WHAT NEEDS TO BE DONE »
Quote every line from the top of the listing down to and including the line that contains "SEAT_GAP = 0.0003".

(CAD and scene scripts)
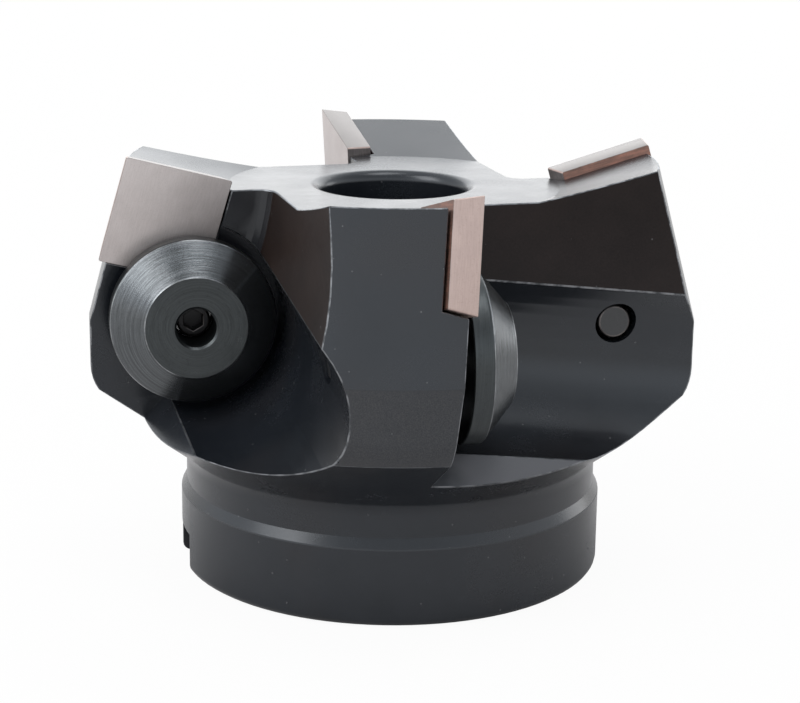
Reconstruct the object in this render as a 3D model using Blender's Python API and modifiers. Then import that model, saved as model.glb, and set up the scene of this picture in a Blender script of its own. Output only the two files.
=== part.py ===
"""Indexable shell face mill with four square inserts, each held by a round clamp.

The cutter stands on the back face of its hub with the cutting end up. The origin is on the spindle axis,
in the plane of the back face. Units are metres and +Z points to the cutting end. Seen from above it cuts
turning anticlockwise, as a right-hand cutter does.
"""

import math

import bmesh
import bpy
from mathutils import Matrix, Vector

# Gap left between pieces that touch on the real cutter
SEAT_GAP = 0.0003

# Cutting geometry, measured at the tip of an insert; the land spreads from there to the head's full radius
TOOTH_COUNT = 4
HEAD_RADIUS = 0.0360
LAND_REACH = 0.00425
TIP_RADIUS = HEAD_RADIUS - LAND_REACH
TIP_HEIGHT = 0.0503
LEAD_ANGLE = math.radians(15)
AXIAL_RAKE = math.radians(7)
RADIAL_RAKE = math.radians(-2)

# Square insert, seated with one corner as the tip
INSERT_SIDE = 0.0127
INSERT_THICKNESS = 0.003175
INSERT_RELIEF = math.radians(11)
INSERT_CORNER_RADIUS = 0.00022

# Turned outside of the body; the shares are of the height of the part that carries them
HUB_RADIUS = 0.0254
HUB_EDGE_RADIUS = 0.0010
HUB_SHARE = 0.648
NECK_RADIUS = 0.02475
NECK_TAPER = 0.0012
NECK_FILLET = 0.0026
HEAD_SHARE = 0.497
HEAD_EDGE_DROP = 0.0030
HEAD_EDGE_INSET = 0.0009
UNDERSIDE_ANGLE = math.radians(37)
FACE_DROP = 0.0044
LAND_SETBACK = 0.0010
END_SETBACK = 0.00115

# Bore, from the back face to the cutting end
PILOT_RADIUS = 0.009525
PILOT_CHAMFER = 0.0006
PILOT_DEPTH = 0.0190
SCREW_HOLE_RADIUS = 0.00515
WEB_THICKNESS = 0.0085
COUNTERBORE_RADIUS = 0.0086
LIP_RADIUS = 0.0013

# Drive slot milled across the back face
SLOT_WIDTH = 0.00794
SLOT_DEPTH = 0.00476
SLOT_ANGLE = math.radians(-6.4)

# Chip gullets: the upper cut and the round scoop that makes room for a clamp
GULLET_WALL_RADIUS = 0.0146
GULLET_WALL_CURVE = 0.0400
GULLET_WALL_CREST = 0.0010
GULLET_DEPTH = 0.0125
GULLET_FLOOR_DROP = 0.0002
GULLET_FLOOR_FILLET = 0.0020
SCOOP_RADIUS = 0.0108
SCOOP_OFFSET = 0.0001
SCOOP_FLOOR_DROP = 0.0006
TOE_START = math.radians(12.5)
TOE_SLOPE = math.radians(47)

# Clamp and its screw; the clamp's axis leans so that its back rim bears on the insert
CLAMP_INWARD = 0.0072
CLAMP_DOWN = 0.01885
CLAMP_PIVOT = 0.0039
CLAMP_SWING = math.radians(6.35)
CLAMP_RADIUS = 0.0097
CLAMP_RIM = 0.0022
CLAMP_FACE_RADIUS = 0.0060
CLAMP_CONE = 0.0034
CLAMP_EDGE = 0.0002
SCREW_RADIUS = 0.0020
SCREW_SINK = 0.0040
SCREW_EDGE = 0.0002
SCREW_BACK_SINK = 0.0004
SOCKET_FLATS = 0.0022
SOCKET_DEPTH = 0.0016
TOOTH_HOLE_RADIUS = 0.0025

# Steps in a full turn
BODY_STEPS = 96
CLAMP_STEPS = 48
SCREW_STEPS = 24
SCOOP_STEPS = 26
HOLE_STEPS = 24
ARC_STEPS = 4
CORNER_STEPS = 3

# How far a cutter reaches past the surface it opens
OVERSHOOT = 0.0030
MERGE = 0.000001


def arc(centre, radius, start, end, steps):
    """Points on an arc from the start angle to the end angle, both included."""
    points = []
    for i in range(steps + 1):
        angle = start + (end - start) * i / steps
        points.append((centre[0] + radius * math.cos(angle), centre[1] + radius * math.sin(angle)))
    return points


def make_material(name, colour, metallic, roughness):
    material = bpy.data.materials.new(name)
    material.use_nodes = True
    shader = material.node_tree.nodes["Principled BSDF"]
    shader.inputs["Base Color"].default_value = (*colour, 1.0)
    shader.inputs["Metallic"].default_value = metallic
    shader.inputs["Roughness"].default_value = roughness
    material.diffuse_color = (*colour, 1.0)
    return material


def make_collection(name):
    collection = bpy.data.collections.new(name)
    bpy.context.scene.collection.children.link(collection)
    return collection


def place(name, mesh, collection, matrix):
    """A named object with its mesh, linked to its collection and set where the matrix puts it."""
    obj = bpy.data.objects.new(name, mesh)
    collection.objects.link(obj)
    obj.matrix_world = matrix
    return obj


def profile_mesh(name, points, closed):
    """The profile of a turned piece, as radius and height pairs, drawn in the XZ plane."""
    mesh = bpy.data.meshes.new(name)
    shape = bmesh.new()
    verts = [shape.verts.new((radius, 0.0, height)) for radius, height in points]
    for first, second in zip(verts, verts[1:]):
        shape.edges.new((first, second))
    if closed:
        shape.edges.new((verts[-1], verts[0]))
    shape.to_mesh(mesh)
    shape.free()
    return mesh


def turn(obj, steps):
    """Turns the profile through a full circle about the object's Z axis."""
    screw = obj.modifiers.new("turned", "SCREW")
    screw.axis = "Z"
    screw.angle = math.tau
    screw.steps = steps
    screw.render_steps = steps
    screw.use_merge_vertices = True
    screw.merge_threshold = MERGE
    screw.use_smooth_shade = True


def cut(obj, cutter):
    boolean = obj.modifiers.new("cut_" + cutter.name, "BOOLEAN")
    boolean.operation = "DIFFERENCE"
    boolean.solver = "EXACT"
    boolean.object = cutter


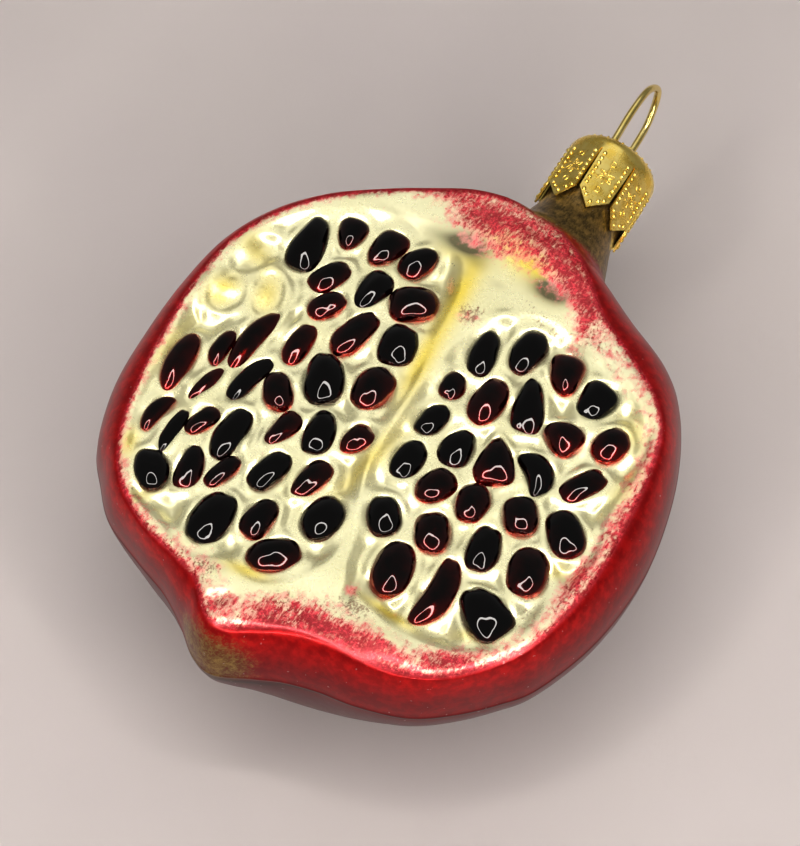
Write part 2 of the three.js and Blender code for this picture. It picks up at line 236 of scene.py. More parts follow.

WRITTEN REPLY »
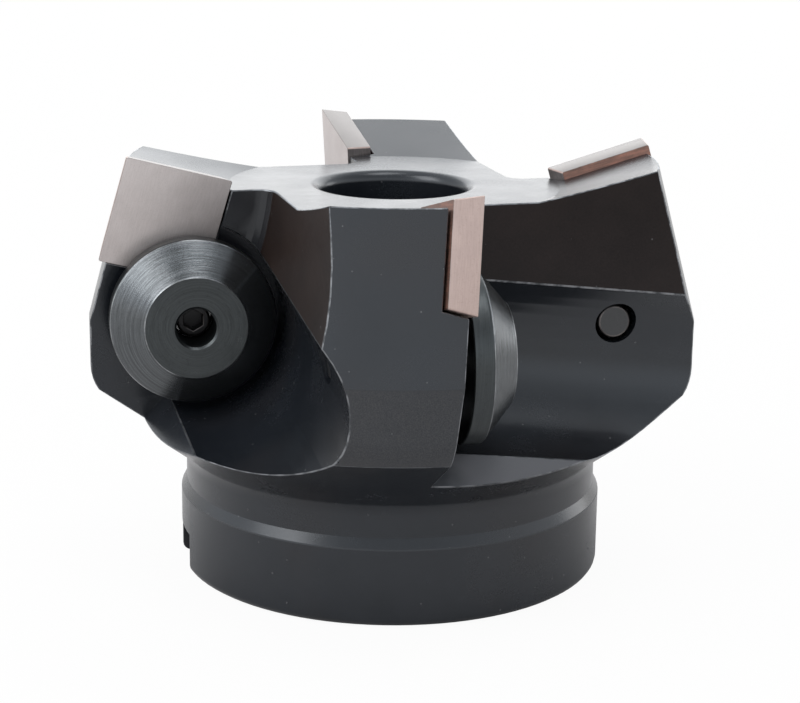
Reconstruct the object in this render as a 3D model using Blender's Python API and modifiers. Then import that model, saved as model.glb, and set up the scene of this picture in a Blender script of its own. Output only the two files.
=== part.py ===
"""Indexable shell face mill with four square inserts, each held by a round clamp.

The cutter stands on the back face of its hub with the cutting end up. The origin is on the spindle axis,
in the plane of the back face. Units are metres and +Z points to the cutting end. Seen from above it cuts
turning anticlockwise, as a right-hand cutter does.
"""

import math

import bmesh
import bpy
from mathutils import Matrix, Vector

# Gap left between pieces that touch on the real cutter
SEAT_GAP = 0.0003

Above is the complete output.